Day 205 – Birthday

As your birthday draws near, I keep thinking about what I should be doing with you, instead of what I’m actually doing now. Instead of texting you and going on and on about what to wear for your birthday party, how nervous I am to meet your friends for the first time, things I should and shouldn’t say to them… I’m texting them the details of your “party”, and to come with no expectations. Instead of hearing you tell me not to worry if you’ll like my gifts for you, I’m telling your family what I got you with a sad smile on all our faces. Instead of filming videos of your family and friends sending you well wishes, I’m making a compilation of pictures and videos of you for your friends and family.

On the actual day, instead of showing up at your house at the crack of dawn to surprise you, I’m having breakfast with your family. Instead of booking tickets for us to watch Superman, I’m going with your family – hoping that you’ll be there too. We plan to do everything the way you would have wanted, just maybe with a lot more sadness and some extra activities in remembrance of you.

Your birthday will be really, really hard. But we’re going to try our best to do everything for you and with you. I’ll wear a dress, because it is my boyfriend’s birthday, and I would’ve worn it with you. I’ll put on some makeup, because it is my boyfriend’s birthday, and I would have done the same with you. And I’ll write you a note, the same one I would have written if you were physically here (this is just a shorter version; the longer notes are for your eyes only).

“Dear Joshua,

Who would have thought that we’d be where we are today? This time last year, I’d just wished you a happy birthday with a super brief text. If you recall, I literally wrote “happy birthday, Joshua” and you replied, “thank you, Shalini”. Then a few hours later, in the middle of our Developmental Psychology class,  I gave you my hand-drawn and handwritten card. It was a very lame and not at all well-written one, but I could see the surprise on your face. I guess we could say that that was the start of everything, right? You later texted me to say that your mum caught you smiling at the card and asked if you had a good day. I still have our texts from that day… Maybe we should frame it and put it on our wall one day. It’s quite cute, isn’t it?
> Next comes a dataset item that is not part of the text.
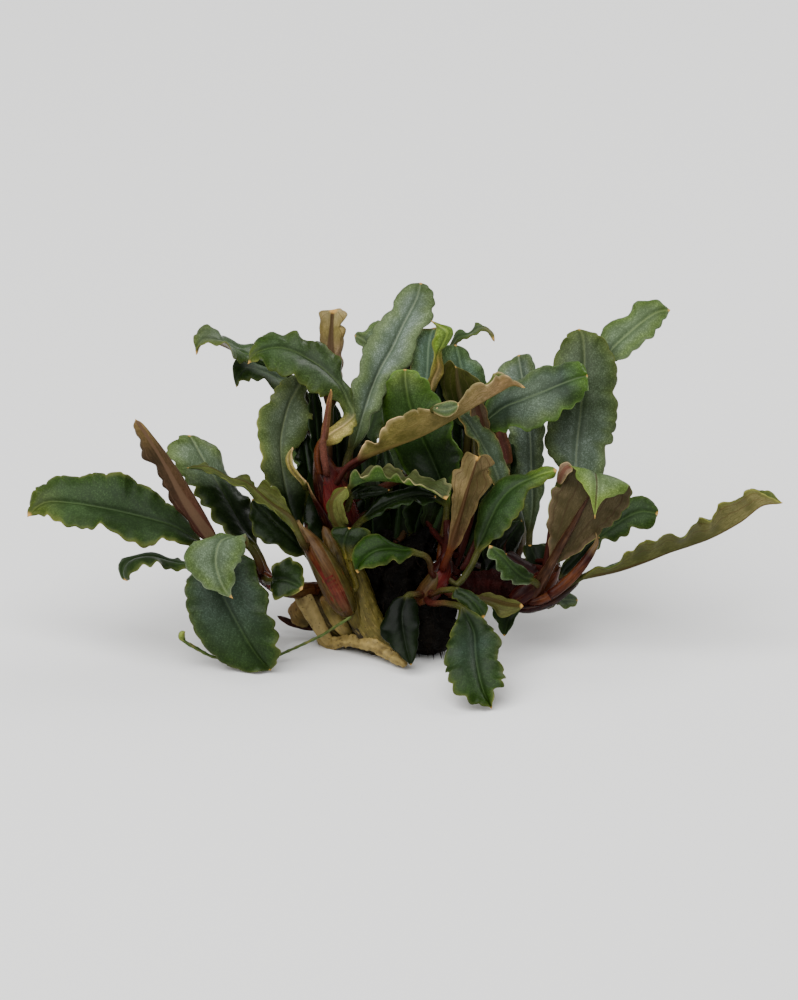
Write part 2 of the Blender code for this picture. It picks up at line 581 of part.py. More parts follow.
def right_leaves():
    """Leaves of the crown at the right."""
    leaf(
        "leaf_tall_right",
        "leaf_green",
        stalk=[(543, 570, 1.6), (560, 540, 4), (571, 510, 5.4)],
        rib=[(576, 484, 6), (577, 449, 6.6), (581, 413, 7.2), (585, 367, 8.4), (584, 340, 9.4), (580, 328, 10)],
        edge_a=[(566, 476, 7), (556, 462, 7.5), (547, 450, 8), (546, 438, 8), (549, 425, 8), (552, 400, 8.5),
                (553, 380, 9), (555, 362, 9.5), (559, 350, 10), (566, 338, 10), (572, 331, 10.2)],
        edge_b=[(590, 486, 7), (601, 478, 7.5), (607, 465, 8), (606, 448, 8), (613, 441, 8), (617, 420, 8.5),
                (619, 403, 8.5), (615, 392, 9), (619, 377, 9), (617, 362, 9.5), (610, 346, 10), (600, 335, 10),
                (590, 331, 10.2)],
    )
    leaf(
        "leaf_upper_right",
        "leaf_green",
        stalk=[(546, 566, 4), (572, 520, 9), (594, 440, 12)],
        rib=[(606, 364, 13), (613, 349, 13.2), (625, 337, 13.6), (640, 324, 14), (657, 312, 14.5),
             (672, 309, 14.5)],
        edge_a=[(602, 347, 14), (603, 330, 15), (612, 321, 15.5), (630, 314, 16), (637, 303, 16), (648, 300, 16),
                (659, 299, 15.5), (667, 305, 15)],
        edge_b=[(612, 361, 12), (621, 361, 12), (628, 354, 12), (637, 352, 12.5), (642, 339, 13), (653, 340, 13),
                (656, 330, 13.5), (664, 323, 14)],
    )
    leaf(
        "leaf_grey_behind",
        "leaf_dark",
        stalk=[(531, 571, 3.4), (529, 556, 6)],
        rib=[(530, 532, 8.6), (533, 505, 9.4), (532, 470, 10), (531, 440, 10.4), (527, 400, 11), (522, 372, 11.5),
             (519, 354, 11.5)],
        edge_a=[(524, 520, 9), (516, 480, 10), (511, 450, 10.4), (508, 420, 11), (503, 395, 11.6),
                (496, 376, 12), (503, 364, 12.4), (512, 358, 12.4)],
        edge_b=[(540, 507, 9), (545, 480, 9.4), (544, 450, 9.8), (545, 425, 10.2), (540, 400, 10.8),
                (536, 375, 11.2), (535, 362, 11.6), (530, 354, 12)],
    )
    leaf(
        "leaf_big_fan",
        "leaf_brown",
        stalk=[(542, 576, -4.2)],
        rib=[(552, 562, -5.2), (561, 545, -6), (574, 523, -7), (585, 503, -7.6), (592, 486, -8),
             (594, 474, -9), (596, 484, -10.4), (595, 501, -10.8), (594, 519, -10.8)],
        edge_a=[(549, 552, -5), (548, 540, -4.8), (548, 523, -4.6), (549, 504, -4.8), (552, 490, -5.2),
                (560, 480, -5.8), (563, 467, -6.6), (573, 465, -8), (576, 476, -9.6), (588, 495, -10.6),
                (592, 508, -10.8)],
        edge_b=[(566, 559, -5.2), (580, 550, -5.2), (593, 538, -5.2), (610, 525, -5.4), (624, 511, -5.8),
                (631, 496, -6.4), (629, 489, -7.6), (620, 494, -9.6), (604, 499, -10.6), (597, 508, -10.8)],
    )
    leaf(
        "leaf_long_right",
        "leaf_brown",
        stalk=[(548, 598, -3.6), (562, 590, -3.4)],
        rib=[(582, 577, -3), (600, 573, -2.6), (621, 568, -2.2), (645, 560, -2), (668, 551, -1.6), (690, 544, -1.2),
             (712, 536, -1), (740, 521, -0.5), (762, 505, 0), (783, 503, 0)],
        edge_a=[(590, 571, -3.8), (598, 566, -4.2), (610, 567, -4.6), (627, 556, -5), (641, 544, -5.5),
                (653, 546, -5.5), (666, 533, -5.5), (681, 538, -5.5), (694, 526, -5), (710, 526, -4.5),
                (719, 511, -4), (733, 502, -3.5), (745, 498, -3), (757, 493, -2), (770, 499, -1)],
        edge_b=[(596, 570, -1), (612, 563, 0.5), (630, 557, 1.5), (648, 550, 2), (668, 541, 2.5), (690, 532, 3),
                (710, 520, 3), (730, 507, 3), (750, 495, 2.5), (768, 494, 1.5), (778, 500, 0.5)],
    )
    leaf(
        "leaf_right_behind",
        "leaf_dark",
        stalk=[(557, 582, 2.4), (568, 568, 4.4)],
        rib=[(580, 553, 6), (600, 537, 7), (620, 522, 8), (640, 512, 8.5), (659, 514, 8.5)],
        edge_a=[(588, 537, 7.6), (605, 518, 9.4), (620, 504, 10), (630, 498, 10), (643, 497, 10), (654, 502, 9.5),
                (659, 509, 9)],
        edge_b=[(592, 552, 5), (604, 539, 6), (617, 539, 6.5), (628, 534, 7), (635, 528, 7.5), (647, 530, 7.5),
                (655, 524, 8)],
    )
    leaf(
        "leaf_small_pale",
        "leaf_green",
        stalk=[(537, 584, -5.2)],
        rib=[(531, 580, -6.2), (522, 576, -7), (511, 567, -8), (502, 556, -8.5), (489, 545, -9)],
        edge_a=[(525, 585, -7), (515, 583, -8), (508, 581, -9), (503, 574, -9.5), (498, 566, -9.5),
                (490, 559, -9.5), (488, 552, -9.5)],
        edge_b=[(533, 574, -5.8), (525, 571, -6), (515, 564, -6.5), (507, 557, -7.5), (502, 550, -8)],
    )
    leaf(
        "leaf_small_round",
        "leaf_green",
        stalk=[(548, 606, 1)],
        rib=[(556, 601, 1), (567, 600, 1.2), (578, 601, 1.4)],
        edge_a=[(562, 595, 2.2), (572, 594, 2.4), (577, 597, 2)],
        edge_b=[(558, 607, 0), (567, 609, 0), (575, 606, 0.6)],
    )


def back_leaves():
    """Leaves that the picture can't show, reaching out behind the clump."""
    leaf(
        "leaf_back_left",
        "leaf_green",
        stalk=[(330, 520, 6), (322, 500, 9)],
        rib=[(314, 486, 12), (304, 462, 17), (298, 442, 22), (296, 432, 27), (297, 428, 31)],
        edge_a=[(304, 480, 14), (293, 460, 18), (284, 444, 22), (283, 434, 26), (290, 428, 29)],
        edge_b=[(322, 478, 13), (318, 458, 19), (312, 442, 24), (308, 432, 28), (303, 428, 30)],
    )
    leaf(
        "leaf_back_centre",
        "leaf_brown",
        stalk=[(400, 540, 7), (402, 520, 10)],
        rib=[(404, 500, 14), (406, 470, 19), (408, 445, 24), (410, 430, 29), (411, 424, 33)],
        edge_a=[(394, 494, 15), (388, 468, 20), (388, 446, 25), (394, 432, 29), (402, 425, 32)],
        edge_b=[(416, 494, 14), (424, 468, 20), (428, 446, 25), (426, 432, 30), (419, 425, 32)],
    )
    leaf(
        "leaf_back_right",
        "leaf_green",
        stalk=[(520, 560, 6), (522, 545, 9)],
        rib=[(524, 525, 13), (522, 495, 18), (518, 465, 23), (514, 445, 28), (512, 436, 32)],
        edge_a=[(512, 520, 14), (504, 492, 19), (500, 466, 24), (503, 448, 28), (507, 439, 31)],
        edge_b=[(536, 520, 14), (540, 495, 20), (536, 468, 25), (530, 450, 29), (520, 439, 31)],
    )
    leaf(
        "leaf_back_low_left",
        "leaf_dark",
        stalk=[(360, 560, 9), (356, 556, 12)],
        rib=[(350, 556, 16), (340, 558, 21), (332, 566, 26), (328, 579, 30.6)],
        edge_a=[(336, 556, 17), (324, 562, 22), (320, 572, 27)],
        edge_b=[(362, 556, 19), (352, 562, 25), (340, 572, 29)],
    )
    leaf(
        "leaf_back_low_right",
        "leaf_dark",
        stalk=[(480, 566, 6), (484, 562, 9)],
        rib=[(490, 560, 14), (498, 562, 19), (506, 570, 24), (512, 583, 29)],
        edge_a=[(480, 562, 16), (484, 568, 22), (498, 578, 26)],
        edge_b=[(502, 556, 15), (516, 562, 20), (520, 572, 24)],
    )
    leaf(
        "leaf_back_high",
        "leaf_green",
        stalk=[(348, 500, 6), (352, 480, 8)],
        rib=[(358, 462, 11), (368, 430, 15), (376, 404, 19), (382, 390, 23), (385, 384, 26)],
        edge_a=[(350, 456, 11), (354, 428, 16), (360, 404, 20), (368, 390, 23), (377, 385, 25)],
        edge_b=[(368, 458, 11), (382, 430, 15), (392, 406, 19), (394, 392, 23), (390, 386, 25)],
    )


def crowns():
    """The short upright stems that carry the leaves, each a bundle of red leaf sheaths."""
    tube(
        "crown_far_left",
        "crown_red",
        [(318, 588, 3), (304, 590, 2), (288, 590, 0), (273, 584, -2.6), (263, 577, -4), (259, 572, -4.2)],
        [2.0, 2.2, 2.0, 1.9, 1.4, 0.7],
    )
    tube(
        "crown_left",
        "crown_pink",
        [(346, 602, -3.6), (334, 583, -4), (322, 563, -4), (311, 545, -3.4), (301, 528, -2.6), (298, 520, -2.4)],
        [3.0, 3.6, 3.2, 2.3, 0.9, 0.3],
    )
    tube(
        "crown_top",
        "crown_red",
        [(358, 612, 4), (354, 585, 3), (346, 548, 1.6), (341, 522, 0.8), (334, 500, 0.2), (328, 482, -0.4),
         (323, 462, -0.6), (321, 452, -0.6)],
        [2.4, 2.8, 3.0, 3.6, 3.4, 3.0, 1.4, 0.5],
    )
    tube(
        "crown_centre",
        "crown_red",
        [(424, 598, -3), (434, 585, -3), (441, 574, -2.6), (445, 560, -2.2), (447, 550, -2)],
        [3.0, 3.2, 3.0, 1.7, 0.6],
    )
    tube(
        "crown_right",
        "crown_red",
        [(521, 597, -2.4), (534, 588, -2.4), (545, 580, -1.8), (553, 568, -1), (557, 560, -0.6)],
        [3.0, 3.2, 3.0, 1.8, 0.6],
    )
    tube(
        "crown_back",
        "root_dark",
        [(402, 617, 4), (401, 599, 3), (404, 580, 3.2), (414, 560, 4), (424, 545, 4.8), (432, 530, 5.2)],
        [9.0, 9.4, 8.0, 6.0, 4.4, 2.0],
    )
    tube(
        "spathe",
        "leaf_brown",
        [(558, 590, -4.6), (571, 578, -4.8), (583, 565, -5), (592, 552, -5), (597, 540, -5)],
        [0.8, 1.4, 1.5, 1.3, 0.6],
    )


def rhizome_and_roots():
    """The creeping stem under the crowns, with its roots and one thin runner."""
    rhizome_foot()
    tube(
        "stem_pale",
        "rhizome_cream",
        [(302, 600, 5), (311, 618, 5.2), (320, 637, 5.2)],
        [1.5, 1.5, 1.4],
    )
    tube(
        "stem_tan",
        "rhizome_olive",
        [(319, 605, 1.6), (329, 613, 1.8), (338, 620, 2)],
        [2.4, 2.6, 2.4],
    )
    tube(
        "stem_olive",
        "rhizome_olive",
        [(356, 582, -2), (363, 600, -1.8), (370, 616, -1.6), (376, 628, -1.4)],
        [2.4, 3.0, 3.2, 2.8],
    )
    tube(
        "root_cream",
        "rhizome_cream",
        [(322, 641, 3.8), (345, 639, 0.8), (368, 641, -1.8), (385, 649, -4), (398, 658, -5.6), (407, 663, -6.4)],
        [1.1, 1.3, 1.4, 1.4, 1.3, 1.0],
    )
    tube(
        "root_mass",
        "root_dark",
        [(424, 613, -2.6), (427, 628, -3.2), (428, 641, -3.8), (428, 648, -4)],
        [1.8, 3.0, 2.8, 1.6],
    )
    tube(
        "rhizome_right",
        "crown_red",
        [(446, 597, 0), (465, 588, 0.8), (485, 582, 1), (505, 584, 0.4), (514, 590, -0.6)],
        [1.6, 2.8, 3.2, 2.8, 1.8],
    )
    tube(
        "runner",
        "leaf_green",
        [(352, 616, -5.4), (336, 626, -4.8), (322, 635, -4), (301, 645, -3.6), (278, 655, -3.6), (245, 660, -4.2),
         (212, 656, -5), (185, 641, -6), (181, 636, -6)],
        [0.4, 0.4, 0.4, 0.4, 0.4, 0.4, 0.4, 0.5, 0.3],
        sides_step=0,
    )


clear_scene()
far_left_leaves()
left_leaves()
top_leaves()
centre_leaves()
right_leaves()
back_leaves()
crowns()
rhizome_and_roots()
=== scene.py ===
"""The looks of one clump of brownie mini red bucephalandra, a small creeping aquarium plant.

The clump is put together as it grows: the creeping rhizome with its roots, the red crowns that stand
on it, and then the leaves of each crown. Lengths are metres unless a name says otherwise.
"""
import math

import bpy
import numpy as np
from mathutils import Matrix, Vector, noise


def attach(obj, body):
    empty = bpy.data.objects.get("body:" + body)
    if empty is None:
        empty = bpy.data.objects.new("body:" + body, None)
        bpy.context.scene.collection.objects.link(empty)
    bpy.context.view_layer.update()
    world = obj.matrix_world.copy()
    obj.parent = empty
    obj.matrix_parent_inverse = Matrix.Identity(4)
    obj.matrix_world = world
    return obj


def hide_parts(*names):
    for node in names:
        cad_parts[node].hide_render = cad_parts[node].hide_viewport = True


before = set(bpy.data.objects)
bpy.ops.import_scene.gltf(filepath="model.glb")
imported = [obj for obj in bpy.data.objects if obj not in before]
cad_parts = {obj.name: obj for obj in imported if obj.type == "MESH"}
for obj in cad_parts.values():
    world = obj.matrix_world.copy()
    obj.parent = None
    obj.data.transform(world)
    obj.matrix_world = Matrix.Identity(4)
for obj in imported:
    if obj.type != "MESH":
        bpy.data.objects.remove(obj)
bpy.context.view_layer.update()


# Camera
# The clump was photographed with a long lens from a little above its front. Places on the plant are
# written as that picture's column and row, and how many millimetres behind the foot they lie.
LOOK_DOWN = math.radians(20)
CLUMP_WIDTH = 0.1134
PICTURE_CLUMP_WIDTH = 756
PICTURE_MIDDLE = (399, 500, 0)
PICTURE_ROWS = 1000
FOOT_COLUMN = 400
FOOT_ROW = 655
PIXEL = CLUMP_WIDTH / PICTURE_CLUMP_WIDTH
MILLIMETRE = 0.001
LENS_MM = 600
SENSOR_MM = 36


def seen(place):
    """The point in metres of a place written as column, row and millimetres behind the foot."""
    column, row, behind = place[:3]
    up = (FOOT_ROW - row) * PIXEL
    back = behind * MILLIMETRE
    return np.array(
        [
            (column - FOOT_COLUMN) * PIXEL,
            up * math.sin(LOOK_DOWN) + back * math.cos(LOOK_DOWN),
            up * math.cos(LOOK_DOWN) - back * math.sin(LOOK_DOWN),
        ]
    )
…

Back then, we were just friends. We talked daily, sat together at school, whispered during classes (most of it was school content, really) – but I already knew that you’d be my best friend. How lucky am I that you also became my boyfriend! Some people don’t get as lucky as I – boyfriend PLUS best friend! All in one very good-looking, very smart, very talented boy. Honestly, I’m quite shy to say this because I can see you smiling at this letter and looking up at me and teasing me for saying this, but I have to say it. When I think about how much I love you, my heart sometimes feels like it’s gonna explode (but in a good way!!) Like, it might explode from being too full of love for you. And then I think “how sad it must be for those who don’t feel or will never get to feel a love like that”. I know it’s your birthday, so this should be about you, yet I’m rambling on and on about us. Maybe I should have saved this for our anniversary card in a week… well, you can read this twice (I’m kidding, I’ll write another one). For my birthday, you wrote me a 300-word card (and very proudly said it to me too – it’s an inside joke of ours). Sorry to disappoint, but I’m already at 400 words.
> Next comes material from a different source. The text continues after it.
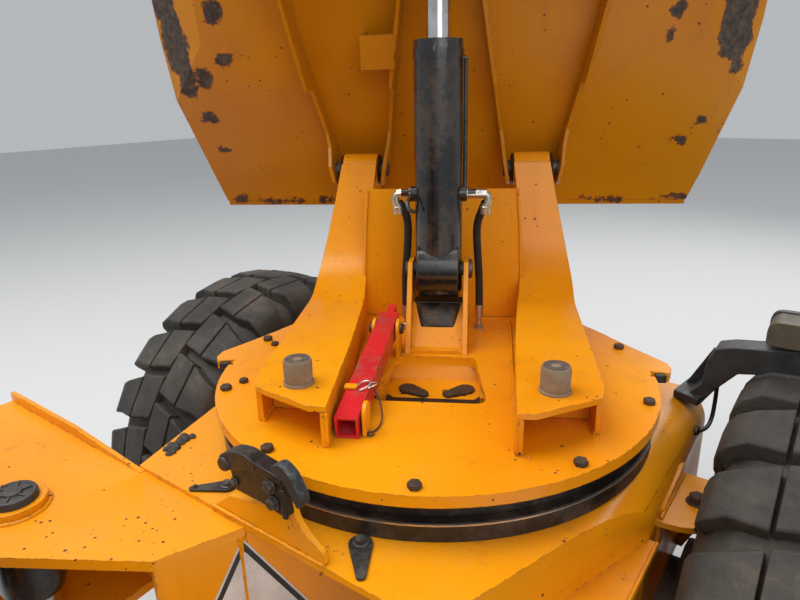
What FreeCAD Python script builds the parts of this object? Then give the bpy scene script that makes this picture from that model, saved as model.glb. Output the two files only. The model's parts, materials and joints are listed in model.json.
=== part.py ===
import FreeCAD, Part
import math
import os

os.makedirs("parts", exist_ok=True)

V = FreeCAD.Vector

# Articulated swivel-skip site dumper, lengths in millimetres, angles in degrees.
# It is drawn about the slew axis: +X to its right, +Y forward, +Z up, ground at Z = 0.
# The skip stands tipped forward and swung to the left.

# place of the slew axis in the finished frame
SLEW_X = 100.0
SLEW_Y = 916.0

# pose of the moving upper works
SWIVEL_DEG = 29.5
TIP_DEG = 78.0

# wheels and axles
TYRE_OD = 1075.0
TYRE_WIDTH = 400.0
RIM_R = 262.0
AXLE_Z = TYRE_OD / 2.0
FRONT_AXLE_Y = 212.0
REAR_AXLE_Y = -1990.0
PIVOT_Y = -890.0
WHEEL_SIDES = 24
AXLE_SIDES = 16
LUGS = 16

# clearances
PIN_GAP = 0.05
SEAT_GAP = 0.3
RUN_GAP = 6.0

# front chassis
DECK_TOP = AXLE_Z + 402.5
DECK_T = 12.0
DECK_HALF = 505.0
DECK_FRONT = 420.0
DECK_REAR = -535.0
DECK_REAR_HALF = DECK_HALF - 160.0
DECK_BEND_R = 80.0
TAPER_Y = -40.0
CHASSIS_LOW = AXLE_Z + 62.5
GUSSET_Z = DECK_TOP - 115.0
WHEEL_X = DECK_HALF + 275.0
PAD_IN = DECK_HALF - 160.0
PAD_OUT = DECK_HALF - 60.0
PAD_TOP = AXLE_Z + 78.0

# slew ring and turntable
RING_R = 470.0
RING_UP_R = 452.0
RING_IN_R = 372.0
RING_H = 36.0
RING_GAP = 0.3
TABLE_T = 22.0
TABLE_R = 480.0
TABLE_LOW = DECK_TOP + 2.0 * RING_H + RING_GAP
TABLE_TOP = TABLE_LOW + TABLE_T

# towers, in the swivel frame
FOOT_TOP = DECK_TOP + 176.0
FOOT_T = 12.0
BEND_Y = 390.0
TOWER_TOP = DECK_TOP + 503.0
TOWER_TOP_Y = 478.0
HINGE_Y = 530.0
HINGE_Z = DECK_TOP + 480.0
HINGE_PIN_R = 22.0
WEB_Y = 350.0
WEB_TOP = HINGE_Z - 32.0

# rubber buffers and the rests over them
BUFFER_H = 50.0
BUFFER_Y = -265.0
REST_Z = FOOT_TOP + BUFFER_H + 5.0 - HINGE_Z
REST_Y = BUFFER_Y - HINGE_Y

# tipping ram
RAM_FOOT_Y = 210.0
RAM_FOOT_Z = DECK_TOP + 271.0
RAM_BARREL_R = 57.0
RAM_ROD_R = 27.0
RAM_PIN_R = 17.5
RAM_BARREL_L = 530.0
EYE_Y = -963.0
EYE_Z = -105.0

# skip, lowered, about its hinge
SHEET_T = 8.0
LIP_Y = 133.0
FOLD_A_Y = 55.0
FOLD_A_Z = 101.0
FOLD_B_Y = -363.0
FOLD_B_Z = -35.0
CORNER_Y = -205.0
SKIP_REAR_Y = -1080.0
SKIP_RAKE = 0.24
RIM_Z = 500.0
FLOOR_HALF = 645.0
SKIP_HALF = 800.0
LIP_HALF = 713.0

# steering
WING_TOP = DECK_TOP - 8.0
WING_T = 20.0
WING_PIN_X = -424.0
WING_PIN_Y = -734.0
STEER_FOOT = (-350.0, -1590.0)
STEER_Z = AXLE_Z + 182.5
STEER_BARREL_L = 560.0
STEER_EYE_H = 30.0
TONGUE_LOW = CHASSIS_LOW + 20.0
TONGUE_TOP = TONGUE_LOW + 60.0
PIVOT_PIN_R = 32.0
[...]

If you are reading this letter, you would have received all the gifts I’ve made and bought for you. Let me explain them (as if I didn’t explain them while gifting them to you). Firstly, the video of your friends and family sending well wishes to you was made from at least a month ago. They were all soooooo sweet to help me with this, and I know it’s a gift you’ll treasure for a long time. Next, the BATMAN LEGOOOO!!! Do you remember when we were at Toys R Us in December and I was buying little stuff for you? You turned around and saw this Batmobile Lego and said that it was something you wanted but the one you currently have is a different model of the Batmobile (in all honesty, I heard you, but I have no idea what you meant. I think you also know that I have no idea what you were talking about). I told you I’d buy it for you, and you said, “NO! It’s too big a gift for no occasion. If you want, you can get it for me for my birthday next year.” And I agreed. So here it is. I hope you like it… I actually really did not know which to buy, I had to google the release date of this thing so I could ensure I wasn’t buying the wrong one… you’re laughing now. I can feel it… you’re going to say I have girlfriend ears for not remembering what you said – another inside joke of ours). Anyway, I hope you like the gifts (as much as I love you!).

Thank you for being the best person I know, and the best thing to have ever happened to me.

Happiest birthday to the person who makes me the happiest.

I’ll love you for all the days to come.

Love always
,
Sha

*This letter is 702 words long. I win :)”

I can’t believe I said that that’s a shorter version… I can hear you say, “Yeah Sha, were you trying to write me an essay?” I know if you were really here, I’d have gotten you way more gifts… Some would have been our little secret too.

As hard as our days will be, I know you’ll always be with us. I can’t wait to see you again. I love you more, always, and forever.

Love always,
Sha

You were very grateful and kept thanking me for the rest of the day. Made me feel so glad I decided to write/draw it.